Still, the high-growth technology sector was up 0.4 percent, coming off a 4.8 percent slide on Wednesday. Gains were led by Microsoft, up 1.9 percent.

"The growth stocks, which are the path leaders, typically bounce from the bottom first," said Tom Plumb, portfolio manager of the Plumb Balanced Fund in Wisconsin.

At 12:07 p.m. ET, the Dow Jones Industrial Average was down 137.02 points, or 0.54 percent, at 25,461.72, the S&P 500 was down 17.76 points, or 0.64 percent, at 2,767.92 and the Nasdaq Composite was down 2.25 points, or 0.03 percent, at 7,419.80.

Energy stocks fell 1.77 percent as oil prices hit two-week lows after an industry report showed U.S. crude inventories rose more than expected. [O/R]

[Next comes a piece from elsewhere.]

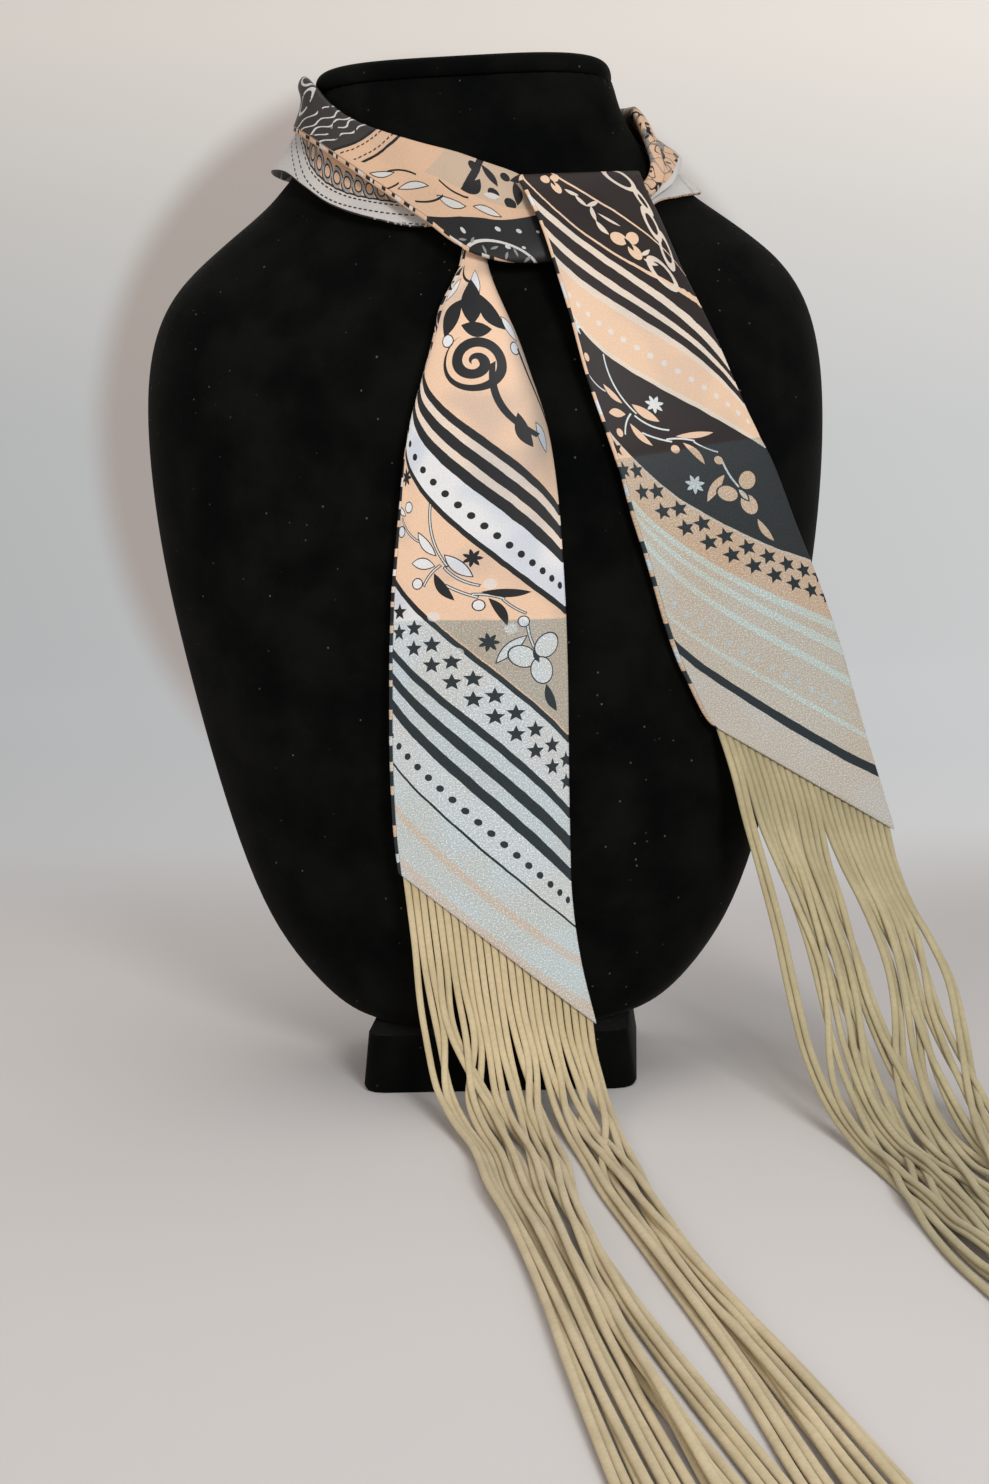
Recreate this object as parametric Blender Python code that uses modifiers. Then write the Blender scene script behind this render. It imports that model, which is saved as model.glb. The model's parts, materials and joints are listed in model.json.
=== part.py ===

The defensive utilities and real estate sectors were both down more than 1 percent, as were the health and financial sectors.

J.P.Morgan, Citigroup and Wells Fargo, which report quarterly results on Friday, were between 0.2 percent and 1.7 percent lower.

The bright spots included Delta Air Lines, which rose 3.7 percent after it forecast returning to margin growth next year and posted a better-than-estimated quarterly profit on strong demand and tight cost controls.

Declining issues outnumbered advancers for a 2.00-to-1 ratio on the NYSE and a 1.28-to-1 ratio on the Nasdaq.

The S&P index recorded no new 52-week highs and 47 new lows, while the Nasdaq recorded five new highs and 206 new lows.